THERMOPHORETIC TRANSPORT IN THE OUTSIDE VAPOR-DEPOSITION PROCESS

A study has been made of the flow, heat transfer and thermophoretic deposition to a circular boule in respect to the outside vapor deposition (OVD) process. Numerical solutions of the governing conservation equations have been obtained utilizing a non-orthogonal curvilinear coordinate grid. The particle deposition rate and the variation of the deposition efficiency are investigated for a range of parameters relative to the OVD process. The interaction of the jet-like torch flow with the target and the surroundings results in a flow, heat transfer and particle transport to the circular target that are quite different from that for uniform flow. The increase in the concentration prior to the target is an important factor in determining the particle deposition rate. The effects of buoyancy augment the deposition rate. Larger values of the average Nusselt number and the efficiency are obtained for a cold target. For a hot target, the local Nusselt number becomes negative over the leeward side and a particle-free layer is formed. For the particle jet, the concentration and the deposition rate rapidly decrease downstream from the stagnation point.
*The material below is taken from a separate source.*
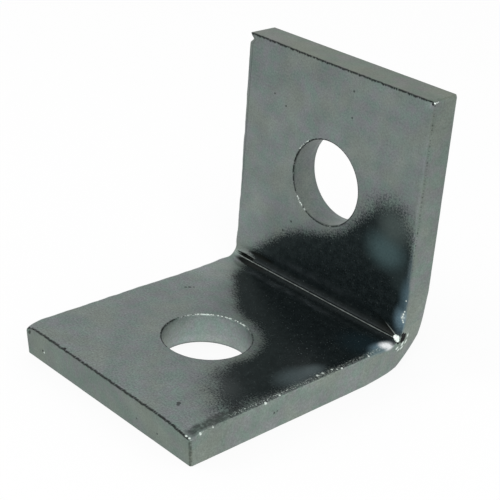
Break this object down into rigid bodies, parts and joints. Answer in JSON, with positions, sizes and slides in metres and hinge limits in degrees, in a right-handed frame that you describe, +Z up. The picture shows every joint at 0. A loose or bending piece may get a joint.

The deposition efficiency is greatly reduced when the torch is not aligned with respect to the target. Increasing the speed of the gas flow increases the average Nusselt number, but reduces the efficiency. Higher efficiency is obtained for a higher torch temperature. The efficiency is slightly increased for a larger target. Increasing the distance between the torch and the target and increasing the rotational speed of the boule slightly reduce the efficiency.